= GOAL =
From the first line of the data below, copy each line up to the one containing "flat ring or", and include that line too.

= RECORDED DATA =
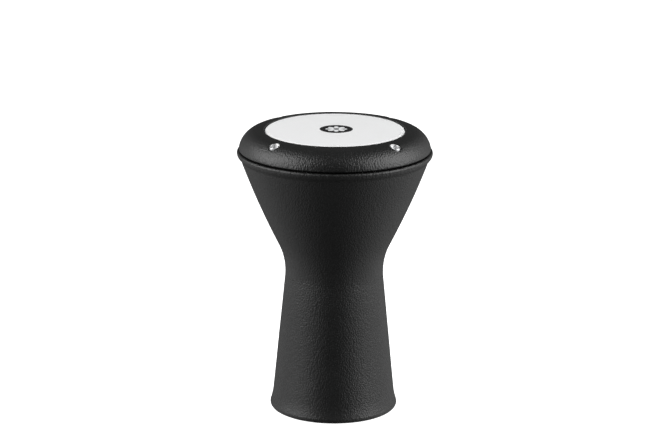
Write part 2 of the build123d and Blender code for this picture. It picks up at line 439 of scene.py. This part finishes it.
def turned(name, strips, columns):
    """Closed strips of rings, each about its upright axis. A ring is (radius or array of radii, height)."""
    bm = bmesh.new()
    angle = np.arange(columns) / columns * tau
    for strip, axis in strips:
        radius = np.array([np.broadcast_to(ring[0], columns) for ring in strip], float)
        height = np.array([np.broadcast_to(ring[1], columns) for ring in strip], float)
        grid(bm, axis[0] + radius * np.cos(angle), axis[1] + radius * np.sin(angle), height, True)
    bmesh.ops.remove_doubles(bm, verts=bm.verts, dist=1e-6)
    bmesh.ops.dissolve_degenerate(bm, edges=bm.edges, dist=1e-7)
    made = new_object(name, bm)
    made.data.set_sharp_from_angle(angle=radians(38))
    return made


def drumhead():
    """The film, a hair below the playing surface, so that its badge stays inside the model's box."""
    outline = Outline(HEAD_START, HEAD_SKIN)
    rim, edge = 101 * MM, 104 * MM  # where the rings come close together, and where the film turns down
    travel = spread(0, outline.length, lambda s: 0.5 * MM + 4 * MM * (1 - smooth(s, 0.85 * rim, rim)))
    r, z, out_r, out_z = outline.at(travel)
    sink = 0.06 * MM * (1 - smooth(travel, rim, edge))
    thick = HEAD_FILM * MM
    upper = list(zip(r, z - sink))
    lower = list(zip(np.maximum(r + thick * out_r, 0), z + thick * out_z))
    return turned("drumhead", [(lower + upper[::-1], (0, 0))], 360)


BADGE_R = 25.5 * MM
BADGE_CENTRE = (2 * MM, 3 * MM)  # printed a little off the middle of the head
BADGE_SUNK = 0.045 * MM  # its face below the playing surface
INK = 0.01 * MM
PETALS = 8


def badge(name, inner, outer, columns, lift):
    """A flat ring or disc printed on the drumhead, between two radii or arrays of radii."""
    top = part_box("drumhead_film")[1][2] - BADGE_SUNK + lift
    under = top - INK
    rings = [(outer, under), (outer, top), (inner, top), (inner, under)]
    return turned(name, [(rings, BADGE_CENTRE)], columns)


def badge_ground():
    return badge("badge_ground", 0.0, BADGE_R, 128, 0.0)


def badge_figure():
    """A plain flower of eight petals."""
    columns = 48 * PETALS
    petal = np.abs(np.cos(np.arange(columns) / columns * tau * PETALS / 2)) ** 0.6
    return badge("badge_figure", 4.5 * MM, 5.5 * MM + 11.5 * MM * petal, columns, 2 * INK)


PITCH = 1.25 * MM
HEAD_R = 6.5 * MM
HEAD_HEIGHT = 8 * MM
HEX_R = 3 * MM  # half across the flats
KNURLS = 48
SHANK_R = 3.95 * MM
PLAIN_SHANK = 10 * MM
THREAD_DEPTH = 0.72 * MM


def bolt_head(under, top, angle):
    """Rings of a straight-knurled head, its rounded rim, and a hex socket with a drilled bottom."""
    knurled = HEAD_R - 0.16 * MM * (0.5 - 0.5 * np.cos(angle * KNURLS)) ** 0.7
    hexagon = HEX_R / np.cos(angle % (pi / 3) - pi / 6)
    rings = [(0.0, under), (HEAD_R - 0.5 * MM, under), (HEAD_R - 0.15 * MM, under + 0.25 * MM)]
    rings += [(HEAD_R - 0.15 * MM, under + 0.7 * MM)]
    rings += [(knurled, under + z * MM) for z in (1.1, 3.0, 5.0, 6.9)]
    rings += [(HEAD_R - 0.12 * MM, top - 0.75 * MM), (HEAD_R - 0.3 * MM, top - 0.42 * MM)]
    rings += [(HEAD_R - 0.62 * MM, top - 0.16 * MM), (HEAD_R - 1.05 * MM, top), (3.75 * MM, top)]
    rings += [(np.maximum(hexagon, 3.3 * MM), top - 0.35 * MM), (hexagon, top - 0.7 * MM)]
    rings += [(hexagon, top - 3.9 * MM), (2.6 * MM, top - 4.1 * MM), (0.0, top - 5.2 * MM)]
    return rings


def bolt_shank(bottom, under, angle):
    """Rings of a shank that is threaded up to its plain part."""
    thread_top = under - PLAIN_SHANK
    plain_r = SHANK_R - 0.1 * MM
    rings = [(0.0, bottom)]
    for z in spread(bottom, thread_top, lambda z: np.full_like(z, PITCH / 8)):
        wave = np.abs(((z - bottom) / PITCH - angle / tau) % 1 - 0.5) * 2
        taper = smooth(z - bottom, 0, 1.4 * MM)
        rings.append((SHANK_R - THREAD_DEPTH * (1 - np.clip(wave * 1.25 - 0.1, 0, 1) * taper), z))
    return rings + [(plain_r, thread_top + 0.8 * MM), (plain_r, under), (0.0, under)]


def socket_bolt(corner):
    """Socket head cap screw at one corner."""
    node = f"tension_bolt_{corner}"
    bottom, top = (c[2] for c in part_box(node))
    axis = middle(node)
    under = top - HEAD_HEIGHT
    columns = 4 * KNURLS
    angle = np.arange(columns) / columns * tau
    strips = [(bolt_head(under, top, angle), axis), (bolt_shank(bottom, under, angle), axis)]
    made = turned(f"socket_bolt_{corner}", strips, columns)
    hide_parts(node)
    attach(made, f"bolt_{corner}")
    return made


# ----------------------------------------------------------------------------------------------------
# Materials


class Nodes:
    """Short calls that add nodes to a tree."""

    def __init__(self, tree):
        self.tree = tree

    def add(self, kind, inputs=None, **settings):
        """A new node. Its inputs are by name or by number."""
        node = self.tree.nodes.new(kind)
        for key, value in settings.items():
            setattr(node, key, value)
        for key, value in (inputs or {}).items():
            self.put(node.inputs[key], value)
        return node

    def put(self, socket, value):
        """Gives an input a value, or links it to another node's output."""
        if isinstance(value, bpy.types.NodeSocket):
            self.tree.links.new(value, socket)
        else:
            socket.default_value = value

    def math(self, operation, a, b=0.0, c=0.0):
        node = self.add("ShaderNodeMath", {0: a, 1: b, 2: c}, operation=operation)
        return node.outputs[0]

    def ranged(self, value, low, high, to_low, to_high, **settings):
        """A value taken from one range to another."""
        names = ("Value", "From Min", "From Max", "To Min", "To Max")
        inputs = dict(zip(names, (value, low, high, to_low, to_high)))
        return self.add("ShaderNodeMapRange", inputs, **settings).outputs["Result"]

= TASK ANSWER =
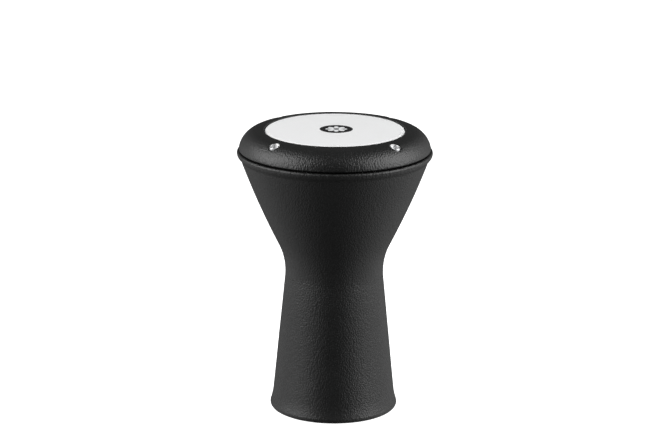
Write part 2 of the build123d and Blender code for this picture. It picks up at line 439 of scene.py. This part finishes it.
def turned(name, strips, columns):
    """Closed strips of rings, each about its upright axis. A ring is (radius or array of radii, height)."""
    bm = bmesh.new()
    angle = np.arange(columns) / columns * tau
    for strip, axis in strips:
        radius = np.array([np.broadcast_to(ring[0], columns) for ring in strip], float)
        height = np.array([np.broadcast_to(ring[1], columns) for ring in strip], float)
        grid(bm, axis[0] + radius * np.cos(angle), axis[1] + radius * np.sin(angle), height, True)
    bmesh.ops.remove_doubles(bm, verts=bm.verts, dist=1e-6)
    bmesh.ops.dissolve_degenerate(bm, edges=bm.edges, dist=1e-7)
    made = new_object(name, bm)
    made.data.set_sharp_from_angle(angle=radians(38))
    return made


def drumhead():
    """The film, a hair below the playing surface, so that its badge stays inside the model's box."""
    outline = Outline(HEAD_START, HEAD_SKIN)
    rim, edge = 101 * MM, 104 * MM  # where the rings come close together, and where the film turns down
    travel = spread(0, outline.length, lambda s: 0.5 * MM + 4 * MM * (1 - smooth(s, 0.85 * rim, rim)))
    r, z, out_r, out_z = outline.at(travel)
    sink = 0.06 * MM * (1 - smooth(travel, rim, edge))
    thick = HEAD_FILM * MM
    upper = list(zip(r, z - sink))
    lower = list(zip(np.maximum(r + thick * out_r, 0), z + thick * out_z))
    return turned("drumhead", [(lower + upper[::-1], (0, 0))], 360)


BADGE_R = 25.5 * MM
BADGE_CENTRE = (2 * MM, 3 * MM)  # printed a little off the middle of the head
BADGE_SUNK = 0.045 * MM  # its face below the playing surface
INK = 0.01 * MM
PETALS = 8


def badge(name, inner, outer, columns, lift):
    """A flat ring or disc printed on the drumhead, between two radii or arrays of radii."""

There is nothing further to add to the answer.